Когда я приехала домой, я пошла дальше в своих размышлениях. Как же так, подумала я, не все здесь сходится: да, доброта преображает человека, дает ему защиту от идей, но ведь существует множество людей, которых не очень-то угощали любовью, но которые при этом не пойдут ни за каким знаменем. Значит, что-то еще влияет на человека, на его выбор. Отсутствие любви не означает автоматическое примыкание к какому-либо лагерю. Пока я не смогла понять, что же это за факторы, которые формируют человека, помимо отношения к нему окружающего мира. Он сам? А если он мал, а натиск силен? Или, может быть, даже маленькая толика любви на фоне общей озлобленности способна изменить человека, и если она ему попадается, то он хотя бы задумывается?
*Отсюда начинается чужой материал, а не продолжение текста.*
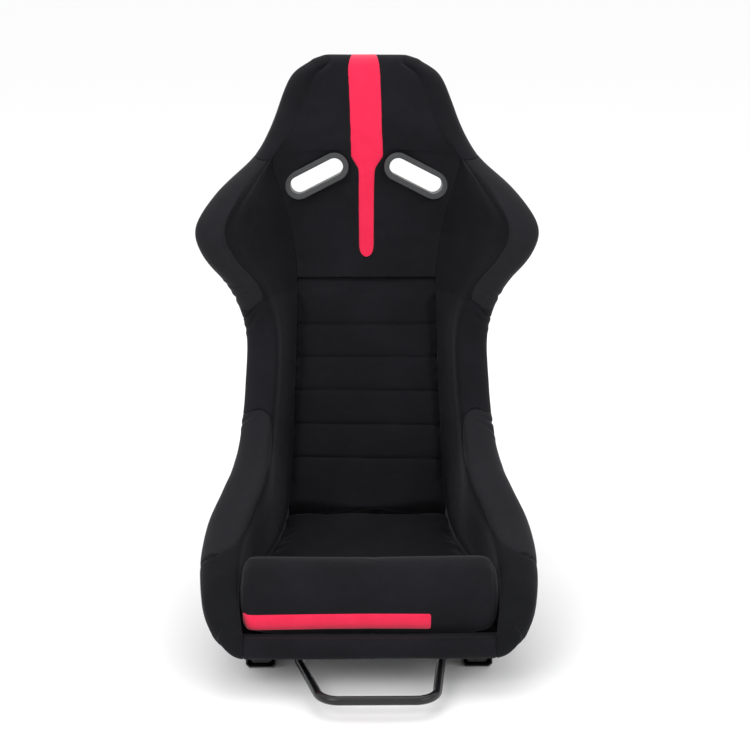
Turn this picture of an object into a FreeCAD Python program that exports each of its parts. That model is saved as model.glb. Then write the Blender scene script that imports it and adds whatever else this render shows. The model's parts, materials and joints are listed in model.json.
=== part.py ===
import FreeCAD, Part
import math
import os
from FreeCAD import Vector

# Racing bucket seat on a pair of ball-bearing slider rails.  Millimetres.
# Origin: centre of the four floor bolts, on the floor.  +Z up, the sitter faces -Y.

os.makedirs("parts", exist_ok=True)

# ---------------------------------------------------------------- driving sizes
SHELL_T = 5.0            # moulded shell wall
AIR = 1.5                # glue and air film between a pad and the shell
PAD_GAP = 0.8            # half the gap between two neighbouring pads
WRAP = 28.0              # how far the cover turns down outside the rim
WRAP_T = 6.0             # cover and foam thickness outside the rim
RIM_CROWN = 10.0         # foam height above the shell rim
CUSHION_BASE = 4.0       # loose cushions lie this far above the shell
CUSHION_SIDE_GAP = 3.0   # gap beside a loose cushion
CUSHION_PLACE = 70.0     # usual length of one place under a cushion
COVER_T = 2.5            # cushion cover cloth with its lining
FOAM_GAP = 0.3           # foam block clear of the inside of its cover

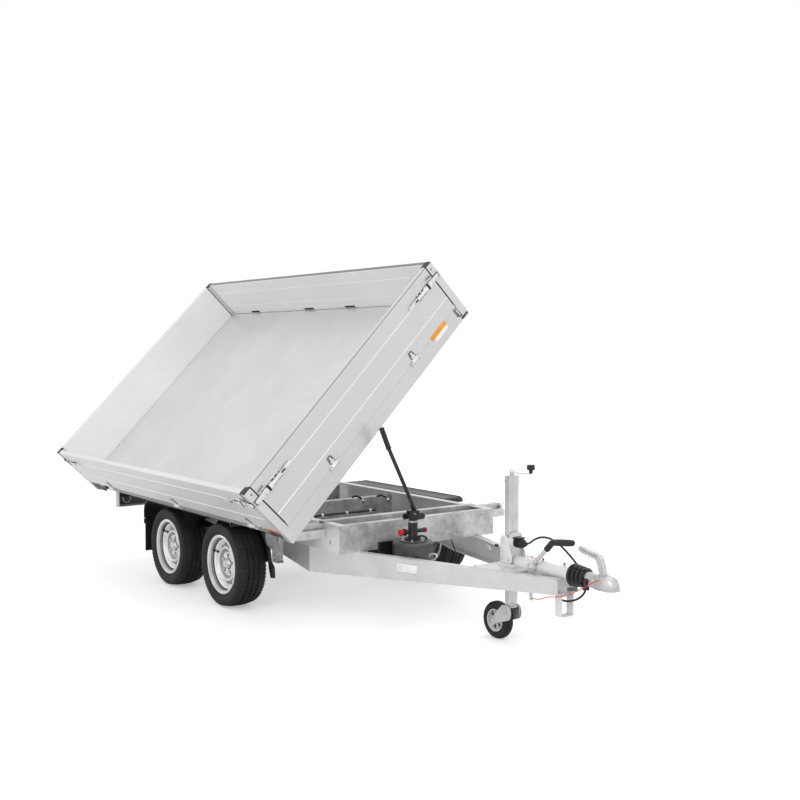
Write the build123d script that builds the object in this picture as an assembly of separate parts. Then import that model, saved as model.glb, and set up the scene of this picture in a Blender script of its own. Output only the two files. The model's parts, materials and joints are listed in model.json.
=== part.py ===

Вспоминаю свое детство и юность: собственный пример перед глазами. Ты не поверишь, но я мечтала об интернате, думала, там братство, никто не унижает, не издевается, не играет в подлые игры. И все-таки, пройдя через годы унижения, страха и одиночества, я всегда чувствовала категорическую невозможность причинить другому боль и желание подставить руки в защиту. Вспомнив об этом, мысленно я поделила мир на два полюса — черный и белый. Я подумала: наверное, те, кому изначально достался белый кусок, говорят себе: да, белое — это белое, мне с ним по пути, я буду идти этой дорогой и расширять ее. А те, кому достался мрак, могут либо застрять в нем, либо, наоборот, с ожесточением устремиться в светлую половину. Вот только в чем импульс? Где корни бунта? Тогда получается, что самая страшная область — серая. Она вроде бы и не резко отрицательная, вроде бы и менять что-то повода большого нет, но, похоже, именно до серой части труднее всего достучаться, а вот внушить ей что-либо — легче всего. Это та часть, которая не задает себе вопроса о правильности своих действий, она всегда все делает «как надо», как научили. Похоже, она самая подверженная стереотипам и влиянию извне. Но в любом случае за человеком всегда остается выбор, только бы вовремя увидеть, что он есть.

Неужели надо было поехать в Терезин, чтобы задуматься над этим?»